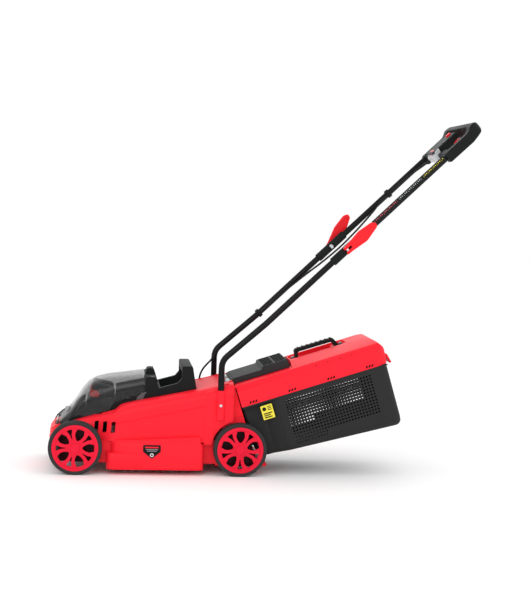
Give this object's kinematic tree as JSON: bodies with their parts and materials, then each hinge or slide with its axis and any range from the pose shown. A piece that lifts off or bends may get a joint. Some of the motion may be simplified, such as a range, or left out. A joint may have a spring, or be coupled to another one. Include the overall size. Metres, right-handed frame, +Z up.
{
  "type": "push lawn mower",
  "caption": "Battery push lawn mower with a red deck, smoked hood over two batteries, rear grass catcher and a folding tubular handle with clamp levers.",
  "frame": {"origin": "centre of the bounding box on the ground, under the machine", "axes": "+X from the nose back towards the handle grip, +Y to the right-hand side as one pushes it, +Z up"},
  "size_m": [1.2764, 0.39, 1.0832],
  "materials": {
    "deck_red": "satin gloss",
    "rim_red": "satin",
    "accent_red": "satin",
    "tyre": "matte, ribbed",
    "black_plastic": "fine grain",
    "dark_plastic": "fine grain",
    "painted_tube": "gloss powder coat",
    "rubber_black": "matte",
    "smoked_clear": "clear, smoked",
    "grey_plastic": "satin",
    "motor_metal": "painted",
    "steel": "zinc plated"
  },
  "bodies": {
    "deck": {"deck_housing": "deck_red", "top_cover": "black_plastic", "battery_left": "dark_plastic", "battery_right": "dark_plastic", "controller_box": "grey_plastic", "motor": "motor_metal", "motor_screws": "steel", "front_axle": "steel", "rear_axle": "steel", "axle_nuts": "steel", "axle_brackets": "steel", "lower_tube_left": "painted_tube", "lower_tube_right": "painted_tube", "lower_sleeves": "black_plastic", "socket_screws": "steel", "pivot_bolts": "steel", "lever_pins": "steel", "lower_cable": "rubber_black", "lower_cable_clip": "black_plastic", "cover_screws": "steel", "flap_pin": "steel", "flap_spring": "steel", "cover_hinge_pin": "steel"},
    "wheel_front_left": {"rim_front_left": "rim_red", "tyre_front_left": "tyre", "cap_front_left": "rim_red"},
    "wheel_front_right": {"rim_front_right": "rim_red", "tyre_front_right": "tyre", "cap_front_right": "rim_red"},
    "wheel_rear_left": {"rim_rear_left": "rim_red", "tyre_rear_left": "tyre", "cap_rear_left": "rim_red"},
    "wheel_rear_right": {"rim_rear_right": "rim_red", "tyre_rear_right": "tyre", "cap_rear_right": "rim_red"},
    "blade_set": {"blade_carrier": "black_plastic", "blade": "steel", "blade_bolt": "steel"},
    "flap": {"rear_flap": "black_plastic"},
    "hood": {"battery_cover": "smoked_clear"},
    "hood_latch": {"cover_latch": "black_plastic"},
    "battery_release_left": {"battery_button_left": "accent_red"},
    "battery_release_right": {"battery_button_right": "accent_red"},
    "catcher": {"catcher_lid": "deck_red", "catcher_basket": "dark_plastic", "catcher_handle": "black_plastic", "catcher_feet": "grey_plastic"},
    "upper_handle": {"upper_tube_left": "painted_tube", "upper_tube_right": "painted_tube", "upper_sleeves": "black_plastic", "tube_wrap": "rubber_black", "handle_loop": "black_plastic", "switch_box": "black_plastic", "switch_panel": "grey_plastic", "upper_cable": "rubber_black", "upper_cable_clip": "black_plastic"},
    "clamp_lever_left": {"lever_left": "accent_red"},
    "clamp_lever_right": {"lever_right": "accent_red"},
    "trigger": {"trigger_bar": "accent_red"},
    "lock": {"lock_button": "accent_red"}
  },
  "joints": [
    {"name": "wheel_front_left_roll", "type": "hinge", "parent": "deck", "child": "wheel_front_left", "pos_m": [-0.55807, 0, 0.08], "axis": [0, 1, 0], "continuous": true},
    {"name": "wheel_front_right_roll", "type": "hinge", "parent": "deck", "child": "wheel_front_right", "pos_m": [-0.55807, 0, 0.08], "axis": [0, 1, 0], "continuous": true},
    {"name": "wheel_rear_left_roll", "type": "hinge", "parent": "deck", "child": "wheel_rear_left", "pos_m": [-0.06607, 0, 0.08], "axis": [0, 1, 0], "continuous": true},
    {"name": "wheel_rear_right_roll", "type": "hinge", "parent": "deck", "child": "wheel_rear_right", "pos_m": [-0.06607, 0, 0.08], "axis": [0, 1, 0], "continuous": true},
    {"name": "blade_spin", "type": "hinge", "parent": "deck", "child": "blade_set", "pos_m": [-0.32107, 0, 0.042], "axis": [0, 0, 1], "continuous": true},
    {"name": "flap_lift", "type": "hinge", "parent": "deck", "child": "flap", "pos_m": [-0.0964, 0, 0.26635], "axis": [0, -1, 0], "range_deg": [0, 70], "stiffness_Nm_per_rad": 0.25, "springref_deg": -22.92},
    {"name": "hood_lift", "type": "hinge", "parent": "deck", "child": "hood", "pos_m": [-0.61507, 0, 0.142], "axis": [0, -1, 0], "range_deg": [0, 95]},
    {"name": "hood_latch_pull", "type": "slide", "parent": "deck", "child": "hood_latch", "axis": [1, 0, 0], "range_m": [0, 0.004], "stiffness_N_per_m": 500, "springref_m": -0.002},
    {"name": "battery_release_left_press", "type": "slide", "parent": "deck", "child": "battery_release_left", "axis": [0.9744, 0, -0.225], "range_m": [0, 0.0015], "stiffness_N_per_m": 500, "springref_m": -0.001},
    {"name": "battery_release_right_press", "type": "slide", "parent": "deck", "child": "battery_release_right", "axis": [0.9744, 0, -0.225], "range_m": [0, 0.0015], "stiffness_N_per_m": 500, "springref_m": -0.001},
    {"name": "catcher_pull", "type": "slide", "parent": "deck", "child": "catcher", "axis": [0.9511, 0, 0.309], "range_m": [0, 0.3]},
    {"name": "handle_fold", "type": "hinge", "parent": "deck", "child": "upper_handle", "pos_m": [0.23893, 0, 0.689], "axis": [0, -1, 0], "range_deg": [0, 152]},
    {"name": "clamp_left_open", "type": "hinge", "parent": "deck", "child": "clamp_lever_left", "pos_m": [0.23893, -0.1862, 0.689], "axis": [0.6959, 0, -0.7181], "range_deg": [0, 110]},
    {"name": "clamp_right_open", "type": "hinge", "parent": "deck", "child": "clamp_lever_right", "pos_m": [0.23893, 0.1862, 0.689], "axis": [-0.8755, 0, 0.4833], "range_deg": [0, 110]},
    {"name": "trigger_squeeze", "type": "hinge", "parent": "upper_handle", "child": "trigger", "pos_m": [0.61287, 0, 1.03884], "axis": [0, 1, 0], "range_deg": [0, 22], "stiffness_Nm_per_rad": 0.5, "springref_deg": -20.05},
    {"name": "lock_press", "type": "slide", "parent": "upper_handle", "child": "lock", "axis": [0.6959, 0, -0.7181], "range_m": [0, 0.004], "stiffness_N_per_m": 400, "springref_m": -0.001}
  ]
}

GIVEN TASK> Write out every line of the material again, exactly as it reads.

RESULT OF THIS EXERCISE>
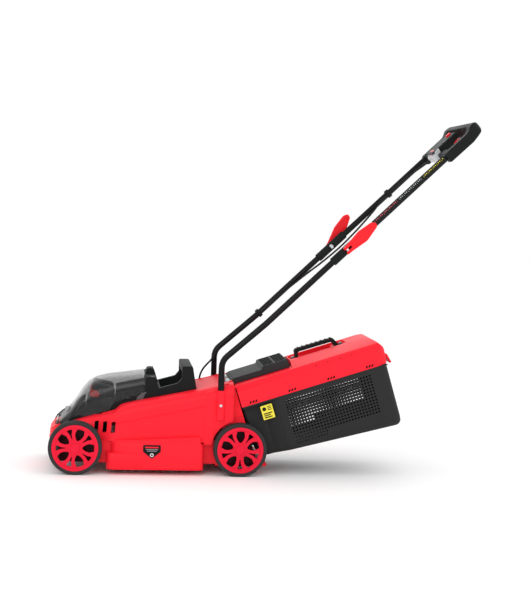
Give this object's kinematic tree as JSON: bodies with their parts and materials, then each hinge or slide with its axis and any range from the pose shown. A piece that lifts off or bends may get a joint. Some of the motion may be simplified, such as a range, or left out. A joint may have a spring, or be coupled to another one. Include the overall size. Metres, right-handed frame, +Z up.
{
  "type": "push lawn mower",
  "caption": "Battery push lawn mower with a red deck, smoked hood over two batteries, rear grass catcher and a folding tubular handle with clamp levers.",
  "frame": {"origin": "centre of the bounding box on the ground, under the machine", "axes": "+X from the nose back towards the handle grip, +Y to the right-hand side as one pushes it, +Z up"},
  "size_m": [1.2764, 0.39, 1.0832],
  "materials": {
    "deck_red": "satin gloss",
    "rim_red": "satin",
    "accent_red": "satin",
    "tyre": "matte, ribbed",
    "black_plastic": "fine grain",
    "dark_plastic": "fine grain",
    "painted_tube": "gloss powder coat",
    "rubber_black": "matte",
    "smoked_clear": "clear, smoked",
    "grey_plastic": "satin",
    "motor_metal": "painted",
    "steel": "zinc plated"
  },
  "bodies": {
    "deck": {"deck_housing": "deck_red", "top_cover": "black_plastic", "battery_left": "dark_plastic", "battery_right": "dark_plastic", "controller_box": "grey_plastic", "motor": "motor_metal", "motor_screws": "steel", "front_axle": "steel", "rear_axle": "steel", "axle_nuts": "steel", "axle_brackets": "steel", "lower_tube_left": "painted_tube", "lower_tube_right": "painted_tube", "lower_sleeves": "black_plastic", "socket_screws": "steel", "pivot_bolts": "steel", "lever_pins": "steel", "lower_cable": "rubber_black", "lower_cable_clip": "black_plastic", "cover_screws": "steel", "flap_pin": "steel", "flap_spring": "steel", "cover_hinge_pin": "steel"},
    "wheel_front_left": {"rim_front_left": "rim_red", "tyre_front_left": "tyre", "cap_front_left": "rim_red"},
    "wheel_front_right": {"rim_front_right": "rim_red", "tyre_front_right": "tyre", "cap_front_right": "rim_red"},
    "wheel_rear_left": {"rim_rear_left": "rim_red", "tyre_rear_left": "tyre", "cap_rear_left": "rim_red"},
    "wheel_rear_right": {"rim_rear_right": "rim_red", "tyre_rear_right": "tyre", "cap_rear_right": "rim_red"},
    "blade_set": {"blade_carrier": "black_plastic", "blade": "steel", "blade_bolt": "steel"},
    "flap": {"rear_flap": "black_plastic"},
    "hood": {"battery_cover": "smoked_clear"},
    "hood_latch": {"cover_latch": "black_plastic"},
    "battery_release_left": {"battery_button_left": "accent_red"},
    "battery_release_right": {"battery_button_right": "accent_red"},
    "catcher": {"catcher_lid": "deck_red", "catcher_basket": "dark_plastic", "catcher_handle": "black_plastic", "catcher_feet": "grey_plastic"},
    "upper_handle": {"upper_tube_left": "painted_tube", "upper_tube_right": "painted_tube", "upper_sleeves": "black_plastic", "tube_wrap": "rubber_black", "handle_loop": "black_plastic", "switch_box": "black_plastic", "switch_panel": "grey_plastic", "upper_cable": "rubber_black", "upper_cable_clip": "black_plastic"},
    "clamp_lever_left": {"lever_left": "accent_red"},
    "clamp_lever_right": {"lever_right": "accent_red"},
    "trigger": {"trigger_bar": "accent_red"},
    "lock": {"lock_button": "accent_red"}
  },
  "joints": [
    {"name": "wheel_front_left_roll", "type": "hinge", "parent": "deck", "child": "wheel_front_left", "pos_m": [-0.55807, 0, 0.08], "axis": [0, 1, 0], "continuous": true},
    {"name": "wheel_front_right_roll", "type": "hinge", "parent": "deck", "child": "wheel_front_right", "pos_m": [-0.55807, 0, 0.08], "axis": [0, 1, 0], "continuous": true},
    {"name": "wheel_rear_left_roll", "type": "hinge", "parent": "deck", "child": "wheel_rear_left", "pos_m": [-0.06607, 0, 0.08], "axis": [0, 1, 0], "continuous": true},
    {"name": "wheel_rear_right_roll", "type": "hinge", "parent": "deck", "child": "wheel_rear_right", "pos_m": [-0.06607, 0, 0.08], "axis": [0, 1, 0], "continuous": true},
    {"name": "blade_spin", "type": "hinge", "parent": "deck", "child": "blade_set", "pos_m": [-0.32107, 0, 0.042], "axis": [0, 0, 1], "continuous": true},
    {"name": "flap_lift", "type": "hinge", "parent": "deck", "child": "flap", "pos_m": [-0.0964, 0, 0.26635], "axis": [0, -1, 0], "range_deg": [0, 70], "stiffness_Nm_per_rad": 0.25, "springref_deg": -22.92},
    {"name": "hood_lift", "type": "hinge", "parent": "deck", "child": "hood", "pos_m": [-0.61507, 0, 0.142], "axis": [0, -1, 0], "range_deg": [0, 95]},
    {"name": "hood_latch_pull", "type": "slide", "parent": "deck", "child": "hood_latch", "axis": [1, 0, 0], "range_m": [0, 0.004], "stiffness_N_per_m": 500, "springref_m": -0.002},
    {"name": "battery_release_left_press", "type": "slide", "parent": "deck", "child": "battery_release_left", "axis": [0.9744, 0, -0.225], "range_m": [0, 0.0015], "stiffness_N_per_m": 500, "springref_m": -0.001},
    {"name": "battery_release_right_press", "type": "slide", "parent": "deck", "child": "battery_release_right", "axis": [0.9744, 0, -0.225], "range_m": [0, 0.0015], "stiffness_N_per_m": 500, "springref_m": -0.001},
    {"name": "catcher_pull", "type": "slide", "parent": "deck", "child": "catcher", "axis": [0.9511, 0, 0.309], "range_m": [0, 0.3]},
    {"name": "handle_fold", "type": "hinge", "parent": "deck", "child": "upper_handle", "pos_m": [0.23893, 0, 0.689], "axis": [0, -1, 0], "range_deg": [0, 152]},
    {"name": "clamp_left_open", "type": "hinge", "parent": "deck", "child": "clamp_lever_left", "pos_m": [0.23893, -0.1862, 0.689], "axis": [0.6959, 0, -0.7181], "range_deg": [0, 110]},
    {"name": "clamp_right_open", "type": "hinge", "parent": "deck", "child": "clamp_lever_right", "pos_m": [0.23893, 0.1862, 0.689], "axis": [-0.8755, 0, 0.4833], "range_deg": [0, 110]},
    {"name": "trigger_squeeze", "type": "hinge", "parent": "upper_handle", "child": "trigger", "pos_m": [0.61287, 0, 1.03884], "axis": [0, 1, 0], "range_deg": [0, 22], "stiffness_Nm_per_rad": 0.5, "springref_deg": -20.05},
    {"name": "lock_press", "type": "slide", "parent": "upper_handle", "child": "lock", "axis": [0.6959, 0, -0.7181], "range_m": [0, 0.004], "stiffness_N_per_m": 400, "springref_m": -0.001}
  ]
}